**Written exercise:**
Copy every line, leaving nothing out and adding nothing.

**Information shown:**
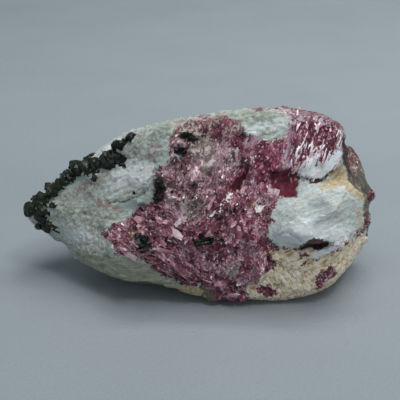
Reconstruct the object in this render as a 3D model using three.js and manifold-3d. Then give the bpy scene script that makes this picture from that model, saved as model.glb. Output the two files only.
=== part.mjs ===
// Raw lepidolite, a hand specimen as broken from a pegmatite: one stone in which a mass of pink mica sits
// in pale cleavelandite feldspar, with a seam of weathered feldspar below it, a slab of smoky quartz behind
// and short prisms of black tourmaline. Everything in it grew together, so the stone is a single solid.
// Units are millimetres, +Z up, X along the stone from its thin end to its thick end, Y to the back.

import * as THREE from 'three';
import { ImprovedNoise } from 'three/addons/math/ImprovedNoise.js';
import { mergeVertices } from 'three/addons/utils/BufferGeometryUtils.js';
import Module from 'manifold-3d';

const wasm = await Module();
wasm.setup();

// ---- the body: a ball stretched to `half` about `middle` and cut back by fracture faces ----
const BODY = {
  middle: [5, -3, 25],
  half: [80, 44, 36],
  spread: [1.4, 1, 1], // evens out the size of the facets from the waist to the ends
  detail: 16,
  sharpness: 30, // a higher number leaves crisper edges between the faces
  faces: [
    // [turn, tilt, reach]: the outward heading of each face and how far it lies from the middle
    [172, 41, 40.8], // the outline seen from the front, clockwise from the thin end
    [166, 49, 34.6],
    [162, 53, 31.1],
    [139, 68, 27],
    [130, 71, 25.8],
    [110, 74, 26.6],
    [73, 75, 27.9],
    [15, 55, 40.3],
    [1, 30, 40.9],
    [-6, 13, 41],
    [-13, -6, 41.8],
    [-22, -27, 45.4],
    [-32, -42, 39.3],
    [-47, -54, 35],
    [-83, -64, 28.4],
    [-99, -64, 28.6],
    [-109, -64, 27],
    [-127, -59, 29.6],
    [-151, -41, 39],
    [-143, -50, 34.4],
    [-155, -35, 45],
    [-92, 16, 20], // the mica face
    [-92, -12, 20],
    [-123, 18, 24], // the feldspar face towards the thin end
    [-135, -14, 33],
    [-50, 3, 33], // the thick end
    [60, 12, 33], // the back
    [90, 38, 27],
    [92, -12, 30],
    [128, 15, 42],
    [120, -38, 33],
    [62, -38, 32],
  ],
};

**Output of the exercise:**
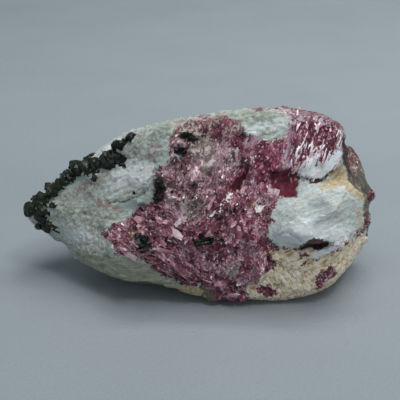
Reconstruct the object in this render as a 3D model using three.js and manifold-3d. Then give the bpy scene script that makes this picture from that model, saved as model.glb. Output the two files only.
=== part.mjs ===
// Raw lepidolite, a hand specimen as broken from a pegmatite: one stone in which a mass of pink mica sits
// in pale cleavelandite feldspar, with a seam of weathered feldspar below it, a slab of smoky quartz behind
// and short prisms of black tourmaline. Everything in it grew together, so the stone is a single solid.
// Units are millimetres, +Z up, X along the stone from its thin end to its thick end, Y to the back.

import * as THREE from 'three';
import { ImprovedNoise } from 'three/addons/math/ImprovedNoise.js';
import { mergeVertices } from 'three/addons/utils/BufferGeometryUtils.js';
import Module from 'manifold-3d';

const wasm = await Module();
wasm.setup();

// ---- the body: a ball stretched to `half` about `middle` and cut back by fracture faces ----
const BODY = {
  middle: [5, -3, 25],
  half: [80, 44, 36],
  spread: [1.4, 1, 1], // evens out the size of the facets from the waist to the ends
  detail: 16,
  sharpness: 30, // a higher number leaves crisper edges between the faces
  faces: [
    // [turn, tilt, reach]: the outward heading of each face and how far it lies from the middle
    [172, 41, 40.8], // the outline seen from the front, clockwise from the thin end
    [166, 49, 34.6],
    [162, 53, 31.1],
    [139, 68, 27],
    [130, 71, 25.8],
    [110, 74, 26.6],
    [73, 75, 27.9],
    [15, 55, 40.3],
    [1, 30, 40.9],
    [-6, 13, 41],
    [-13, -6, 41.8],
    [-22, -27, 45.4],
    [-32, -42, 39.3],
    [-47, -54, 35],
    [-83, -64, 28.4],
    [-99, -64, 28.6],
    [-109, -64, 27],
    [-127, -59, 29.6],
    [-151, -41, 39],
    [-143, -50, 34.4],
    [-155, -35, 45],
    [-92, 16, 20], // the mica face
    [-92, -12, 20],
    [-123, 18, 24], // the feldspar face towards the thin end
    [-135, -14, 33],
    [-50, 3, 33], // the thick end
    [60, 12, 33], // the back
    [90, 38, 27],
    [92, -12, 30],
    [128, 15, 42],
    [120, -38, 33],
    [62, -38, 32],
  ],
};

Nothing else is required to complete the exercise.